Object modeling scripts
— Begin —

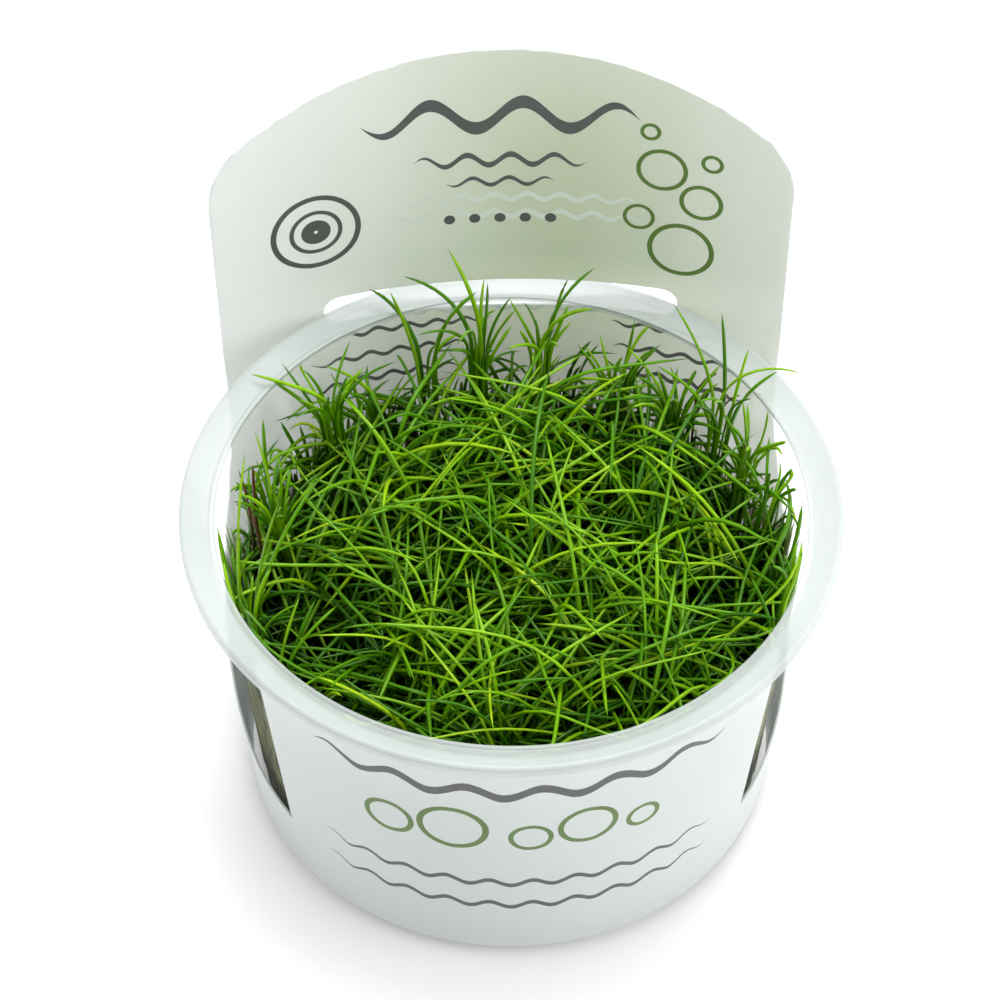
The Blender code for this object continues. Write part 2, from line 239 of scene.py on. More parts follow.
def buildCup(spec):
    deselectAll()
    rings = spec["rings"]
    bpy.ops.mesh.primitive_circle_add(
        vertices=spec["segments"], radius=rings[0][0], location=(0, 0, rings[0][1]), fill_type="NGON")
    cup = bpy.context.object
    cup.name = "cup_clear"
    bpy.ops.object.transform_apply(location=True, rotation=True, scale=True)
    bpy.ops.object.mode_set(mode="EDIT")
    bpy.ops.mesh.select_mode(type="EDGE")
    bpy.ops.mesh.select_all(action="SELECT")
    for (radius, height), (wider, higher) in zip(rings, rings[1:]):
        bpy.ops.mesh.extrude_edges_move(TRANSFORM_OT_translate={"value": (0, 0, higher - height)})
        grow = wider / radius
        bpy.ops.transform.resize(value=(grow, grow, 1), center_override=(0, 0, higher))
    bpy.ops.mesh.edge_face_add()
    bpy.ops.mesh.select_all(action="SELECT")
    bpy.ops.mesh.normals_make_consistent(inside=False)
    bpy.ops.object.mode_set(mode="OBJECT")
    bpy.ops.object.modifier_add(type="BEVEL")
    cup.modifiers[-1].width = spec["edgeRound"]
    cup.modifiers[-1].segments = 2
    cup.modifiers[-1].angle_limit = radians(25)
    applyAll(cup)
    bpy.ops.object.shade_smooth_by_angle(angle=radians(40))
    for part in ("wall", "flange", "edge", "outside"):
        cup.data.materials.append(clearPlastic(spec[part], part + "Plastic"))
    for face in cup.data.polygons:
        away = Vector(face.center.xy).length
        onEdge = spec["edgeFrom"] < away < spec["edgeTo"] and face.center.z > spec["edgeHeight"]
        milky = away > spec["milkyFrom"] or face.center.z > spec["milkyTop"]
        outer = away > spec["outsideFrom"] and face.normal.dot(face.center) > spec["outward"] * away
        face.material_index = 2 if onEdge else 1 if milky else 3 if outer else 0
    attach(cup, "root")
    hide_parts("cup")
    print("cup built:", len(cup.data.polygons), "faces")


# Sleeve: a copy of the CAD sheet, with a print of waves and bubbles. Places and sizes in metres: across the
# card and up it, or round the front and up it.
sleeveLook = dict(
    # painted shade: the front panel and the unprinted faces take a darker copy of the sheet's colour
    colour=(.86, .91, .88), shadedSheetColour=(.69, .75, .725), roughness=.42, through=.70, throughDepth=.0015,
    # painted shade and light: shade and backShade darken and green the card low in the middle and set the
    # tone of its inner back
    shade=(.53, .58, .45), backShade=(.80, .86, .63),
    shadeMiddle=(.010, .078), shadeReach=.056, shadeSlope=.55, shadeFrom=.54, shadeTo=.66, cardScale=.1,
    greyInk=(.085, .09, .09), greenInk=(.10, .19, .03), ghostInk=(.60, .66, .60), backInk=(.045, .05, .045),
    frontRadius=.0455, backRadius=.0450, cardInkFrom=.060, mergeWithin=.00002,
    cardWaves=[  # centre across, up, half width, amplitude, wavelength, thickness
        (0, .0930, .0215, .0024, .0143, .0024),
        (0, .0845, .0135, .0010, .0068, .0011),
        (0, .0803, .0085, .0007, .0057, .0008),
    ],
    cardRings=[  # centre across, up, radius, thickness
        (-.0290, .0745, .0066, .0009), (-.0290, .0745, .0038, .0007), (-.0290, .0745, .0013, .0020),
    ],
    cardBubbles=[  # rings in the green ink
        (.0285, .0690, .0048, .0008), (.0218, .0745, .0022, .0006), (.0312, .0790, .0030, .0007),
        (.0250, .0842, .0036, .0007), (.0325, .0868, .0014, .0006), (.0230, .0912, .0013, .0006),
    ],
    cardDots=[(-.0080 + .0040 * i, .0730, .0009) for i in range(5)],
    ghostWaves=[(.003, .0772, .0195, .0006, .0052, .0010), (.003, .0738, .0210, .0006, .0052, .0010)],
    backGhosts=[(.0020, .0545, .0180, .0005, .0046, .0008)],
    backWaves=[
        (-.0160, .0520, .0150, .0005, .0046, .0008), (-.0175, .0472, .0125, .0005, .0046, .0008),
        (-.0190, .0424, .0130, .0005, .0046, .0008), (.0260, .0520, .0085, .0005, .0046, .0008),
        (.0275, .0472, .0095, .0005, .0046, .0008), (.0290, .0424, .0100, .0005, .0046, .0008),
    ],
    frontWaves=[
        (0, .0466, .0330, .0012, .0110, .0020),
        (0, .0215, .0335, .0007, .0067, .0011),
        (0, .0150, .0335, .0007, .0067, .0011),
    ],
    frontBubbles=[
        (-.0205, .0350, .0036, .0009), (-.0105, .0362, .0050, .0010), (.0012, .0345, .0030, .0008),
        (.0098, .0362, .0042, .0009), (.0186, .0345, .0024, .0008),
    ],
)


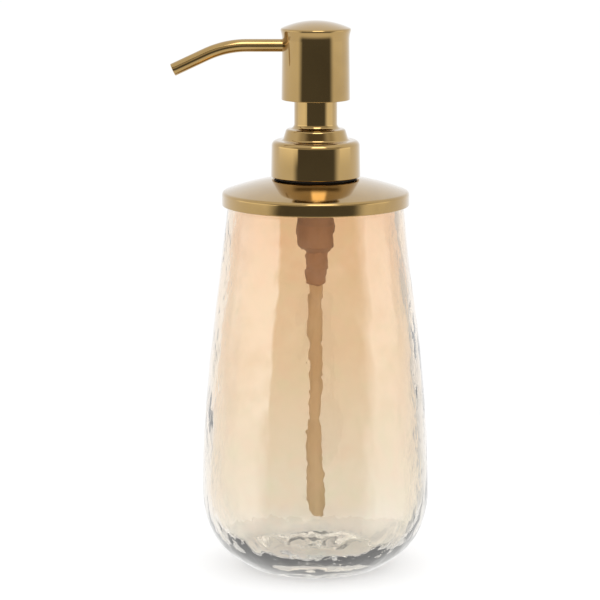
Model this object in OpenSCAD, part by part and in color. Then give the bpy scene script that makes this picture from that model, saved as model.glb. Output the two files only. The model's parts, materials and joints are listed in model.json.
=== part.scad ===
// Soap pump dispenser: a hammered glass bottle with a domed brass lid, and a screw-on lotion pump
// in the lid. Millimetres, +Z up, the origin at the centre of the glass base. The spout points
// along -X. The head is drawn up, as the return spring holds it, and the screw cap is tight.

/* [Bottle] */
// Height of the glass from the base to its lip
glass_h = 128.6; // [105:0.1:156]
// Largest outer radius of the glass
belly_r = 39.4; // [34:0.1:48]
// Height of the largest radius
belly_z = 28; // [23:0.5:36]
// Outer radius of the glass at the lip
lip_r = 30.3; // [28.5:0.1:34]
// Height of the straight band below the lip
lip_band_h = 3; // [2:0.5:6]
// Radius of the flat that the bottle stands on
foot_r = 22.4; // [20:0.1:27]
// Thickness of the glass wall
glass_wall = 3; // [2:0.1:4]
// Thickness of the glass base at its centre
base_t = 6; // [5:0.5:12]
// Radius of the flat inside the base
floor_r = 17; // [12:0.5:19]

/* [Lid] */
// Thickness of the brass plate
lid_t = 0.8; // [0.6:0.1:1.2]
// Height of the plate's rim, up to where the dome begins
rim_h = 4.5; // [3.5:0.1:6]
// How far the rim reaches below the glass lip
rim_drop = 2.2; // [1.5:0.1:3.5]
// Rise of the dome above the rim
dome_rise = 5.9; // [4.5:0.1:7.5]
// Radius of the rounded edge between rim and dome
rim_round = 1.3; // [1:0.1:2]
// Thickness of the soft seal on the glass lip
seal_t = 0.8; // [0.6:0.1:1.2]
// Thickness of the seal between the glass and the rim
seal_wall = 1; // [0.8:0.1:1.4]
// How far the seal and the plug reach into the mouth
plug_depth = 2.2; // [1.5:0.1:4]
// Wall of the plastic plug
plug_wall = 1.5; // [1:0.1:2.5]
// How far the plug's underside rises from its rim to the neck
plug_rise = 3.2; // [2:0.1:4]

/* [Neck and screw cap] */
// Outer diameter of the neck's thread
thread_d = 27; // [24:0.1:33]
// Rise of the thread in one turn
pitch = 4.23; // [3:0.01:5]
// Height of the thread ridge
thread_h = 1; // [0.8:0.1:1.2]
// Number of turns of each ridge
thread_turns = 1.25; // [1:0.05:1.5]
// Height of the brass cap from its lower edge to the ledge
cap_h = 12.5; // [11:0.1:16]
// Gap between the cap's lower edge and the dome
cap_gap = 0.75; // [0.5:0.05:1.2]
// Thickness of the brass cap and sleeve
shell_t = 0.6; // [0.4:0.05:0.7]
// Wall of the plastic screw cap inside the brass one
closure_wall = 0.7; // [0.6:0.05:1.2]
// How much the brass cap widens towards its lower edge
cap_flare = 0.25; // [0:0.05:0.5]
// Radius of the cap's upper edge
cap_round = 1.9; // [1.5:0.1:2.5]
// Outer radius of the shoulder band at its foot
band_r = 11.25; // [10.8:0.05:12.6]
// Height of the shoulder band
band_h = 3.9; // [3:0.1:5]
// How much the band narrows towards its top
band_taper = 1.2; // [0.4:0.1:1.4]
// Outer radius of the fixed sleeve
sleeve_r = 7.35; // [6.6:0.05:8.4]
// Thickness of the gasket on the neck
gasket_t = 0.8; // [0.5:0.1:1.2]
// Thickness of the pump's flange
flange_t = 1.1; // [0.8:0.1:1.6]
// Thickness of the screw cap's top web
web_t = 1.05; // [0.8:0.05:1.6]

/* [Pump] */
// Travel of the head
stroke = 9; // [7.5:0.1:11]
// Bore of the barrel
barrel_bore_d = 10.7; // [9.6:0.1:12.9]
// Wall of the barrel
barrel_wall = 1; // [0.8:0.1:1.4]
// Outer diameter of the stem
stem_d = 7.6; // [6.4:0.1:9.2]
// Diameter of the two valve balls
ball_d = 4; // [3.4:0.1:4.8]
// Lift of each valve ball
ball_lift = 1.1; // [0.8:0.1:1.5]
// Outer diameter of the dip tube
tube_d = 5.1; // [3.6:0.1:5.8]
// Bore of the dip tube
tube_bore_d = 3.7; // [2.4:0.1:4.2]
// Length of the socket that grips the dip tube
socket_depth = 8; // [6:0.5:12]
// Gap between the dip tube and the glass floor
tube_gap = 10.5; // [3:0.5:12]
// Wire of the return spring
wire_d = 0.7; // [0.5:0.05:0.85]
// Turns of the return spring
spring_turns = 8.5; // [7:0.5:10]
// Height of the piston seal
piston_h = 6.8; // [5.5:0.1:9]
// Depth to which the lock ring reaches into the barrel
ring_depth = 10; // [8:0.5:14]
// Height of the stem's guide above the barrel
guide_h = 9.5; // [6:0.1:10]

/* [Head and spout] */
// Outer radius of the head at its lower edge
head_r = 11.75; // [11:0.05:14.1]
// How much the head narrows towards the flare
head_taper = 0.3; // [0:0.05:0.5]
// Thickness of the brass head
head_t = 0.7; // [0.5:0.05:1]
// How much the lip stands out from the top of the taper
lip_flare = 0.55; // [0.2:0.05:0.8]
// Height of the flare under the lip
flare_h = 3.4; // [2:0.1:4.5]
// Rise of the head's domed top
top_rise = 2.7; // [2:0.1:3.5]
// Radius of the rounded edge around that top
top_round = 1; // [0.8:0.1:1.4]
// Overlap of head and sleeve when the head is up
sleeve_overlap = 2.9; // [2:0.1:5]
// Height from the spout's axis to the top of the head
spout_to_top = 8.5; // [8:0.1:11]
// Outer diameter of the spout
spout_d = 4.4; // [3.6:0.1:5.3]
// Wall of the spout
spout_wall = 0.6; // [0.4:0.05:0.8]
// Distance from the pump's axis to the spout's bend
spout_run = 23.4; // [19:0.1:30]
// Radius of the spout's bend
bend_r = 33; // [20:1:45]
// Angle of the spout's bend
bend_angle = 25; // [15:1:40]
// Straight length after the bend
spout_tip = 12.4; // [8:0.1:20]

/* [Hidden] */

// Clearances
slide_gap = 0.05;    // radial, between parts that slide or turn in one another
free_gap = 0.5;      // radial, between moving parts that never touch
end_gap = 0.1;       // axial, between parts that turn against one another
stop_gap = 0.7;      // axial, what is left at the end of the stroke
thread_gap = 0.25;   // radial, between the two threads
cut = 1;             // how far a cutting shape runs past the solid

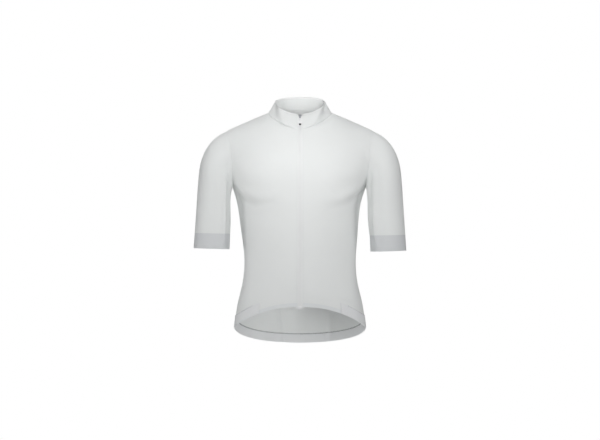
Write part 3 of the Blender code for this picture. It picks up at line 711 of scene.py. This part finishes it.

— End —

**Directions**: Extract the run of lines that opens with the line containing "Model this object" and closes with the line containing "cap is tight."; reproduce it exactly and add nothing.

**Final answer**:
Model this object in OpenSCAD, part by part and in color. Then give the bpy scene script that makes this picture from that model, saved as model.glb. Output the two files only. The model's parts, materials and joints are listed in model.json.
=== part.scad ===
// Soap pump dispenser: a hammered glass bottle with a domed brass lid, and a screw-on lotion pump
// in the lid. Millimetres, +Z up, the origin at the centre of the glass base. The spout points
// along -X. The head is drawn up, as the return spring holds it, and the screw cap is tight.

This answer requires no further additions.